#### Prompt:
Collect every line of the records below that contains the word "OpenSCAD".

#### Records for this task:
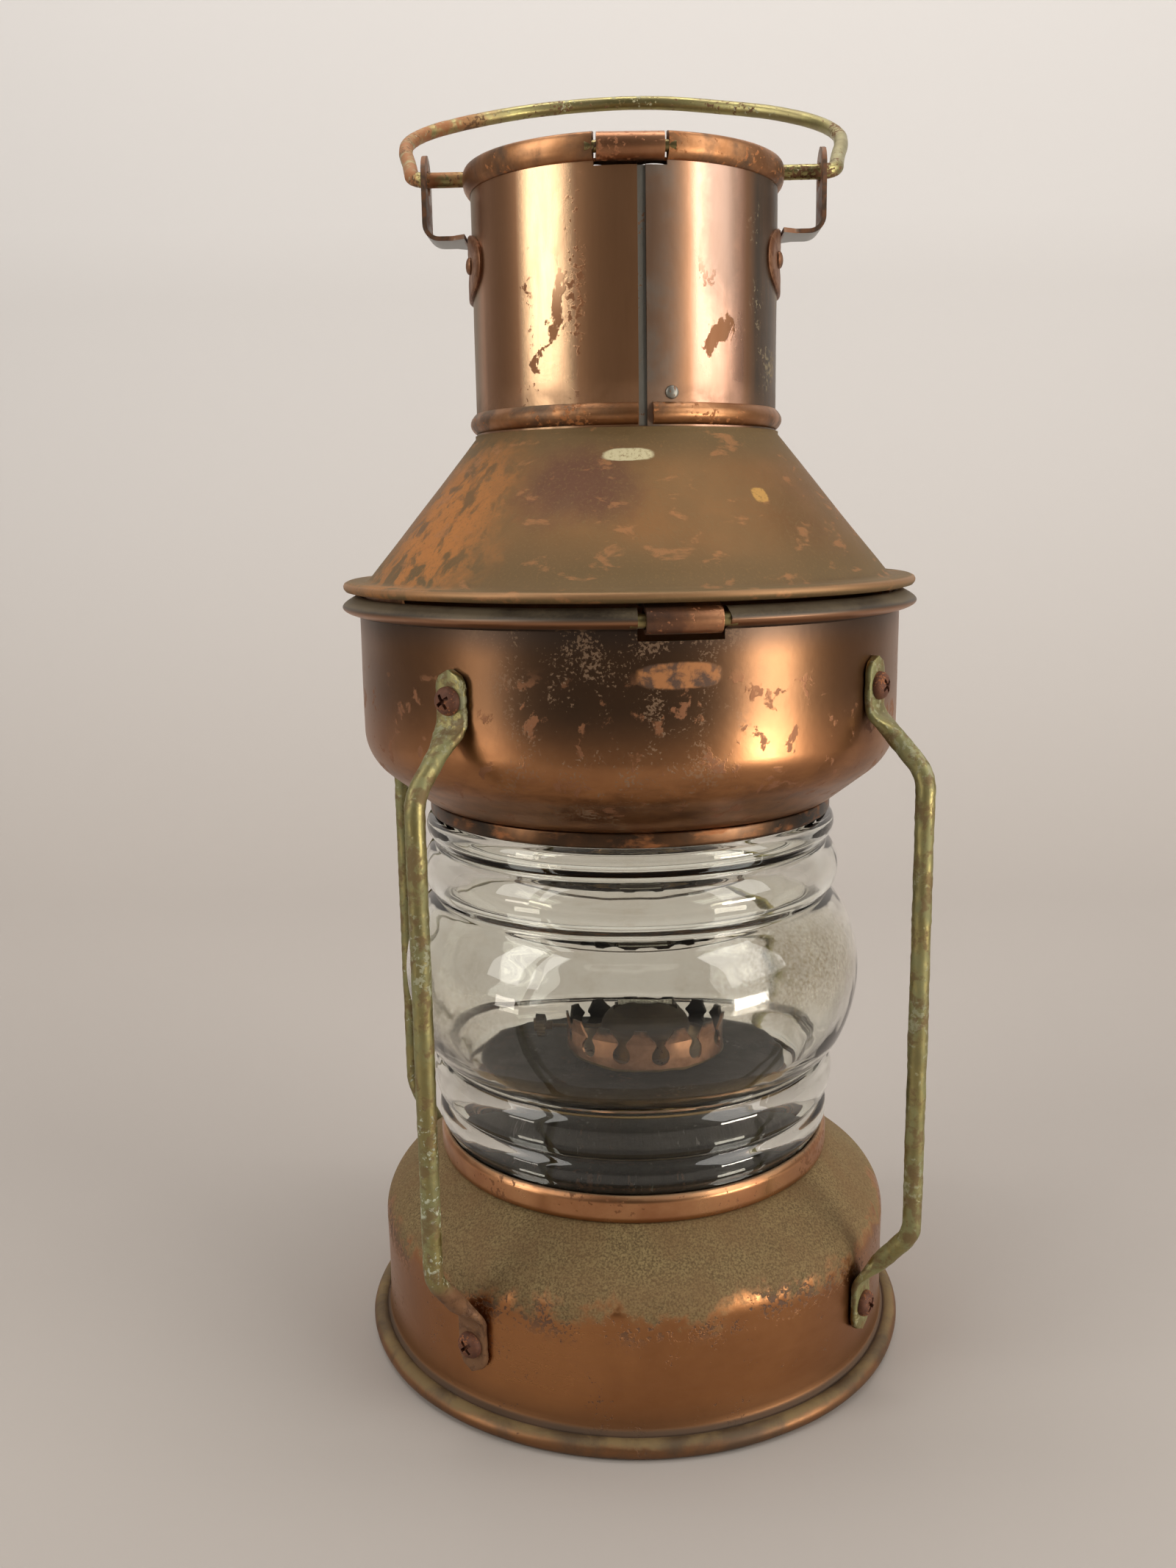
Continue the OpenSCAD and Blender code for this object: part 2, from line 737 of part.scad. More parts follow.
module chimney_sleeve() {
    color("silver")
    difference() {
        translate([0, 0, cone_top - 6]) cylinder(h = rim_z + 1 - cone_top + 6, r = tube_in);
        translate([0, 0, cone_top - 7]) cylinder(h = chimney_h + 9, r = sleeve_in);
        rim_cuts();
        rivet_holes();
    }
}

// low bead round the foot of the chimney, broken at the seam
module chimney_bead() {
    z = cone_top + 4.8;
    b = chimney_bead * 0.9;
    gap = 5.2;
    color("peru")
    rotate([0, 0, seam_az - 0.3 + gap - 90])
        rotate_extrude(angle = 360 - gap)
            polygon([[chimney_r, z - 3], [chimney_r + b * 0.35, z - 2.6],
                     [chimney_r + b * 0.85, z - 1.3], [chimney_r + b, z],
                     [chimney_r + b * 0.8, z + 1.4], [chimney_r + b * 0.3, z + 2.7],
                     [chimney_r, z + 3.1]]);
}

// notch, pin and bail holes shared by the chimney pieces
module rim_cuts() {
    at_az(cap_az) {
        front_notch(cap_notch, chimney_r - 9, chimney_r + 6, cap_hinge_z - 4.8, top_z + 2);
        translate([-cap_notch / 2 - 2.4, -cap_hinge_r, cap_hinge_z])
            rod_x(0, cap_notch + 4.8, cap_pin_r);
    }
    // open notches that the ends of the bail lie in
    notch = bail_r + pin_fit;
    translate([-chimney_r - 8, 0, pivot_z]) rod_x(0, 2 * chimney_r + 16, notch);
    translate([-chimney_r - 8, -notch, pivot_z]) cube([2 * chimney_r + 16, 2 * notch, 4]);
}

module chimney_rim() {
    z = rim_z;
    b = chimney_bead;
    h = rim_h;
    color("peru")
    difference() {
        rotate_extrude()
            polygon([[chimney_r, z], [chimney_r + b * 0.4, z + 0.2],
                     [chimney_r + b * 0.85, z + h * 0.25], [chimney_r + b, z + h * 0.5],
                     [chimney_r + b * 0.95, z + h * 0.78], [chimney_r + b * 0.6, z + h * 0.95],
                     [chimney_r, z + h]]);
        rim_cuts();
    }
}

module cap_pin() {
    color("goldenrod")
    at_az(cap_az)
        translate([-cap_notch / 2 - 2.4, -cap_hinge_r, cap_hinge_z])
            rod_x(0, cap_notch + 4.8, cap_pin_r);
}

// the cap lies inside the rim, just above the sleeve
cap_z = rim_z + 1.35;
cap_r = tube_in - 1.3;

module chimney_cap() {
    color("sienna")
    difference() {
        rotate_extrude()
            polygon([[0, cap_z + 1.4], [12, cap_z + 1.4], [20, cap_z], [cap_r, cap_z],
                     [cap_r, cap_z + 0.9], [20.4, cap_z + 0.9], [12.2, cap_z + 2.3],
                     [0, cap_z + 2.3]]);
        // vent holes
        for (k = [0:11])
            rotate([0, 0, k * 30 + 15]) translate([0, 12.3 - cap_r, cap_z - 1]) cylinder(h = 4, r = 4);
        // straight edge beside the hinge
        at_az(cap_az)
            front_notch(2 * cap_r, cap_hinge_r - 7.4, cap_hinge_r + 6, cap_z - 1, cap_z + 5);
    }
}

module cap_strap() {
    // leaf soldered on top of the cap
    lz = cap_z + 0.9 - cap_hinge_z;
    color("peru")
    at_az(cap_az)
        translate([0, -cap_hinge_r, cap_hinge_z])
            rolled_strap(cap_w, cap_pin_r, 3.8, 12, lz, 0.9);
}

// one bail ear at the right hand side: saddle pad and bent strap
module ear() {
    z = top_z - 28.5;
    t = 1.4;
    zs = z + 8.2;
    bend = 5;
    color("sienna")
    difference() {
        union() {
            // saddle pad round the chimney
            intersection() {
                difference() {
                    cylinder(h = top_z, r = chimney_r + 1.2, $fn = 128);
                    cylinder(h = top_z, r = chimney_r, $fn = 128);
                }
                translate([chimney_r - 30, 0, z]) rotate([90, 0, 90])
                    linear_extrude(height = 40)
                        polygon([for (a = [0:12:348]) [21.5 * cos(a), 9.8 * sin(a)]]);
            }
            // strap: out, round the bend and up to the eye
            difference() {
                translate([chimney_r, -ear_w / 2, zs])
                    cube([ear_x - bend - chimney_r, ear_w, t]);
                cylinder(h = top_z, r = chimney_r, $fn = 128);
            }
            translate([ear_x - bend, ear_w / 2, zs + bend]) rotate([90, 0, 0])
                intersection() {
                    difference() {
                        cylinder(h = ear_w, r = bend);
                        translate([0, 0, -1]) cylinder(h = ear_w + 2, r = bend - t);
                    }
                    translate([0, -bend, 0]) cube([bend, bend, ear_w]);
                }
            translate([ear_x - t, -ear_w / 2, zs + bend]) cube([t, ear_w, pivot_z - zs - bend]);
            translate([ear_x - t, 0, pivot_z]) rotate([0, 90, 0]) cylinder(h = t, r = ear_w / 2);
        }
        translate([chimney_r, 0, pivot_z]) rod_x(0, 30, bail_r + pin_fit);
        rivet_holes();
    }
}

module ear_right() {
    ear();
}

module ear_left() {
    mirror([1, 0, 0]) ear();
}

// round-headed rivet pointing outwards
module rivet(r, face, head, z) {
    pin_out(sleeve_in - 0.8, face, r, z);
    intersection() {
        pin_out(face, face + 1.2, head, z);
        translate([0, -face + head * 0.9, z]) sphere(r = head * 1.345);
    }
}

module ear_rivets() {
    color("silver")
    for (s = [-1, 1], a = [-14, 14])
        at_az(s * 90 + a) rivet(1.5, chimney_r + 1.2, 2.6, top_z - 28.5);
}

module seam_rivet() {
    color("silver")
    at_az(16.5) rivet(1, chimney_r, 1.9, cone_top + 10.5);
}

// ---- bail ----------------------------------------------------------------------

module bail() {
    w = bail_half;
    l = bail_len;
    // shoulder arcs and a flatter top arc, with a short straight between them
    turn = 45;
    rc = w * 0.5;
    link = 0.6;
    rt = (w - rc - link * cos(turn)) / sin(turn) + rc;
    low = l - rt + (rt - rc) * cos(turn) - link * sin(turn);
    color("olive")
    translate([0, 0, pivot_z]) rotate([90 - bail_lean, 0, 0]) {
        for (s = [0, 1]) mirror([s, 0, 0]) {
            wire([[tube_in + 0.4, 0], [w - 5, 0], [w, low * 0.6], [w, low]], [6, 40], bail_r);
            translate([w - rc, low, 0])
                rotate_extrude(angle = 90 - turn) translate([rc, 0]) circle(bail_r);
            translate([w, low, 0]) sphere(r = bail_r + ball);
            translate([rt * sin(turn), l - rt + rt * cos(turn), 0])
                rotate([0, 0, -turn]) rod_x(-0.3, link + 0.3, bail_r + ball);
        }
        translate([0, l - rt, 0]) rotate([0, 0, 90 - turn])
            rotate_extrude(angle = 2 * turn) translate([rt, 0]) circle(bail_r);
    }
}

// ---- drawing ---------------------------------------------------------------------

base_shell();
base_pan();
font_body();
font_top();
font_neck();
burner_base();
burner_crown();
burner_dome();
wick_tube();
wick_shaft();
wick_knob();
wick();
lens_seat();
lens_gasket_low();
lens_gasket_up();
lens();
neck_collar();
bowl_shell();
hinge_pin();
guard_rod_1();
guard_rod_2();
guard_rod_3();
guard_rod_4();
guard_screws();
guard_nuts();
catch_bracket();
lid_catch();
lid_cone();
lid_skirt();
lid_strap();
chimney_shell();
chimney_sleeve();
chimney_bead();
chimney_rim();
cap_pin();
chimney_cap();
cap_strap();
ear_left();
ear_right();
ear_rivets();
seam_rivet();
bail();
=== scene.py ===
# %% [markdown]
# # A ship's oil lantern
# The lantern is spun copper sheet, pressed glass and bent brass wire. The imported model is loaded
# first: it fixes every size and every joint. The cells below dress it, piece by piece.

# %% Load the frame
import math
import bmesh
import bpy
from mathutils import Matrix, Vector, noise


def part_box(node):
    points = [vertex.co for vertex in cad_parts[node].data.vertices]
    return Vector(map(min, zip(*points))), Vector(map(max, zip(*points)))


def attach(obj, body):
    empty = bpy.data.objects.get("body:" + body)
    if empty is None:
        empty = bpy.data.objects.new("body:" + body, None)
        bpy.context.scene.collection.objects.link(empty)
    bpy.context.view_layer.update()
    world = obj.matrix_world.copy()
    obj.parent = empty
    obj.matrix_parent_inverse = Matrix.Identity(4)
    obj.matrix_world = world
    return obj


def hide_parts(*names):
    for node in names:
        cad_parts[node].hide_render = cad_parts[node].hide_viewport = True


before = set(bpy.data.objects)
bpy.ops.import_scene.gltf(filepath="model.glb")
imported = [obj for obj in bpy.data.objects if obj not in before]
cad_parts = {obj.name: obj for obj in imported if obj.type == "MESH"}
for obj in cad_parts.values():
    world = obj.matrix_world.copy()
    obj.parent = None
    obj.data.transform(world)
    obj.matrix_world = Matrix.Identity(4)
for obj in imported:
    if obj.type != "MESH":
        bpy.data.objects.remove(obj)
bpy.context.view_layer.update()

# %% [markdown]
# ## Sizes
# The driving sizes are those of the model, in millimetres. Heights that the frame can give are
# read from it, so that the skins below always sit where the model has them.

# %% Sizes
MM = 0.001


def top_of(node):
    """Height of a node's highest point."""
    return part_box(node)[1][2] / MM


def bottom_of(node):
    """Height of a node's lowest point."""
    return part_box(node)[0][2] / MM


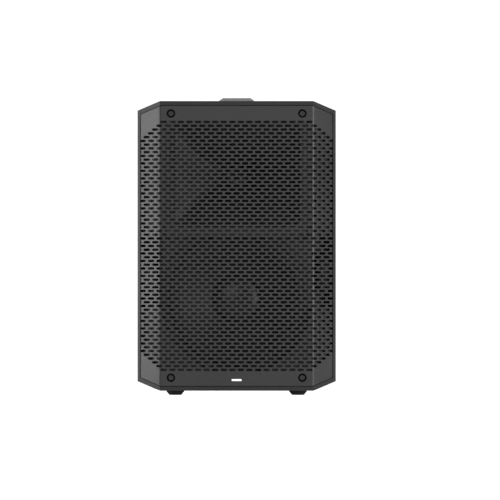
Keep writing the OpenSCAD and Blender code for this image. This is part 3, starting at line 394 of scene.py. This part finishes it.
HOLE_STEPS = 14
SCREW_X = 92.1 * MM
SCREW_HIGH = 394.6 * MM
SCREW_LOW = 24.4 * MM
DISH_R = 6.1 * MM
DISH_COLUMNS = (14, 17)
DISH_ROWS = (33.5, 36.5)
LENS_LOW, LENS_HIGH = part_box("status_light_lens")
LENS_Z = (LENS_LOW.z + LENS_HIGH.z) / 2
LENS_R = 1.35 * MM
LENS_HALF = 7.05 * MM
LENS_COLUMNS = 2
LENS_ROWS = (-36.5, -34.5)


def has_slot(row, x):
    """Rows count down from 0 at the top. Near the slanted corners the rows are shorter."""
    from_end = min(row, ROWS - 1 - row)
    if from_end < 0:
        return False
    return from_end >= SHORT_ROWS or abs(x) <= TOP_REACH + from_end * REACH_STEP


def closed_ring(shape, points):
    """Edges through points (x, z) in the XZ plane."""
    corners = [shape.verts.new((x, 0, z)) for x, z in points]
    return [shape.edges.new((a, b)) for a, b in zip(corners, corners[1:] + corners[:1])]


def slot_ring(shape, half, radius, steps, centre=(0, 0)):
    """A slot with round ends."""
    x, z = centre
    points = arc((x + half - radius, z), radius, -90, 90, steps)
    points += arc((x - half + radius, z), radius, 90, 270, steps)
    return closed_ring(shape, points)


def rectangle_ring(shape, low, high):
    """A rectangle with a corner at every half pitch across and every row up."""
    step_x, step_z = SLOT_PITCH / 2, ROW_PITCH
    across = round((high[0] - low[0]) / step_x)
    up = round((high[1] - low[1]) / step_z)
    points = [(low[0] + i * step_x, low[1]) for i in range(across)]
    points += [(high[0], low[1] + i * step_z) for i in range(up)]
    points += [(high[0] - i * step_x, high[1]) for i in range(across)]
    points += [(low[0], high[1] - i * step_z) for i in range(up)]
    return closed_ring(shape, points)


def hole_patches():
    """Grid rectangles round the screw dishes and the light: low, high, centre, half and radius."""
    near_x, far_x = (count * SLOT_PITCH / 2 for count in DISH_COLUMNS)
    near_z, far_z = (count * ROW_PITCH for count in DISH_ROWS)
    found = []
    for side in (-1, 1):
        x0, x1 = sorted((side * near_x, side * far_x))
        found.append(((x0, MID_Z + near_z), (x1, MID_Z + far_z),
                      (side * SCREW_X, SCREW_HIGH), DISH_R, DISH_R))
        found.append(((x0, MID_Z - far_z), (x1, MID_Z - near_z),
                      (side * SCREW_X, SCREW_LOW), DISH_R, DISH_R))
    lens_x = LENS_COLUMNS * SLOT_PITCH / 2
    low, high = (MID_Z + count * ROW_PITCH for count in LENS_ROWS)
    found.append(((-lens_x, low), (lens_x, high), (0, LENS_Z), LENS_HALF, LENS_R))
    return found


def slot_cell():
    cell = bmesh.new()
    rim = rectangle_ring(cell, (-SLOT_PITCH / 2, -ROW_PITCH / 2), (SLOT_PITCH / 2, ROW_PITCH / 2))
    hole = slot_ring(cell, SLOT_W / 2, SLOT_H / 2, SLOT_STEPS)
    bmesh.ops.bridge_loops(cell, edges=rim + hole)
    return to_mesh("slot_cell", cell)


def blank_cell():
    cell = bmesh.new()
    for side in (-1, 1):
        ring = rectangle_ring(cell, (min(0, side * SLOT_PITCH / 2), -ROW_PITCH / 2),
                              (max(0, side * SLOT_PITCH / 2), ROW_PITCH / 2))
        bmesh.ops.contextual_create(cell, geom=ring)
    return to_mesh("blank_cell", cell)


def lay_cells(shape):
    """Cells with and without a slot, laid out past every edge of the sheet."""
    with_slot, without = slot_cell(), blank_cell()
    for row in range(-SPARE_ROWS, ROWS + SPARE_ROWS):
        z = MID_Z + ((ROWS - 1) / 2 - row) * ROW_PITCH
        offset = 0 if row % 2 else SLOT_PITCH / 2
        for column in range(-HALF_COLUMNS, HALF_COLUMNS):
            x = column * SLOT_PITCH + offset
            before = len(shape.verts)
            shape.from_mesh(with_slot if has_slot(row, x) else without)
            shape.verts.ensure_lookup_table()
            bmesh.ops.translate(shape, verts=shape.verts[before:], vec=(x, 0, z))


def cut_holes(shape):
    """The screws' holes and the light's slot, in place of the blank cells there."""
    holes = hole_patches()
    inside = []
    for face in shape.faces:
        middle = face.calc_center_median()
        if any(low[0] < middle.x < high[0] and low[1] < middle.z < high[1] for low, high, *_ in holes):
            inside.append(face)
    bmesh.ops.delete(shape, geom=inside, context="FACES")
    for low, high, centre, half, radius in holes:
        rim = rectangle_ring(shape, low, high)
        hole = slot_ring(shape, half, radius, HOLE_STEPS, centre)
        bmesh.ops.bridge_loops(shape, edges=rim + hole)
    bmesh.ops.remove_doubles(shape, verts=shape.verts, dist=1e-5)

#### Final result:
Continue the OpenSCAD and Blender code for this object: part 2, from line 737 of part.scad. More parts follow.
Keep writing the OpenSCAD and Blender code for this image. This is part 3, starting at line 394 of scene.py. This part finishes it.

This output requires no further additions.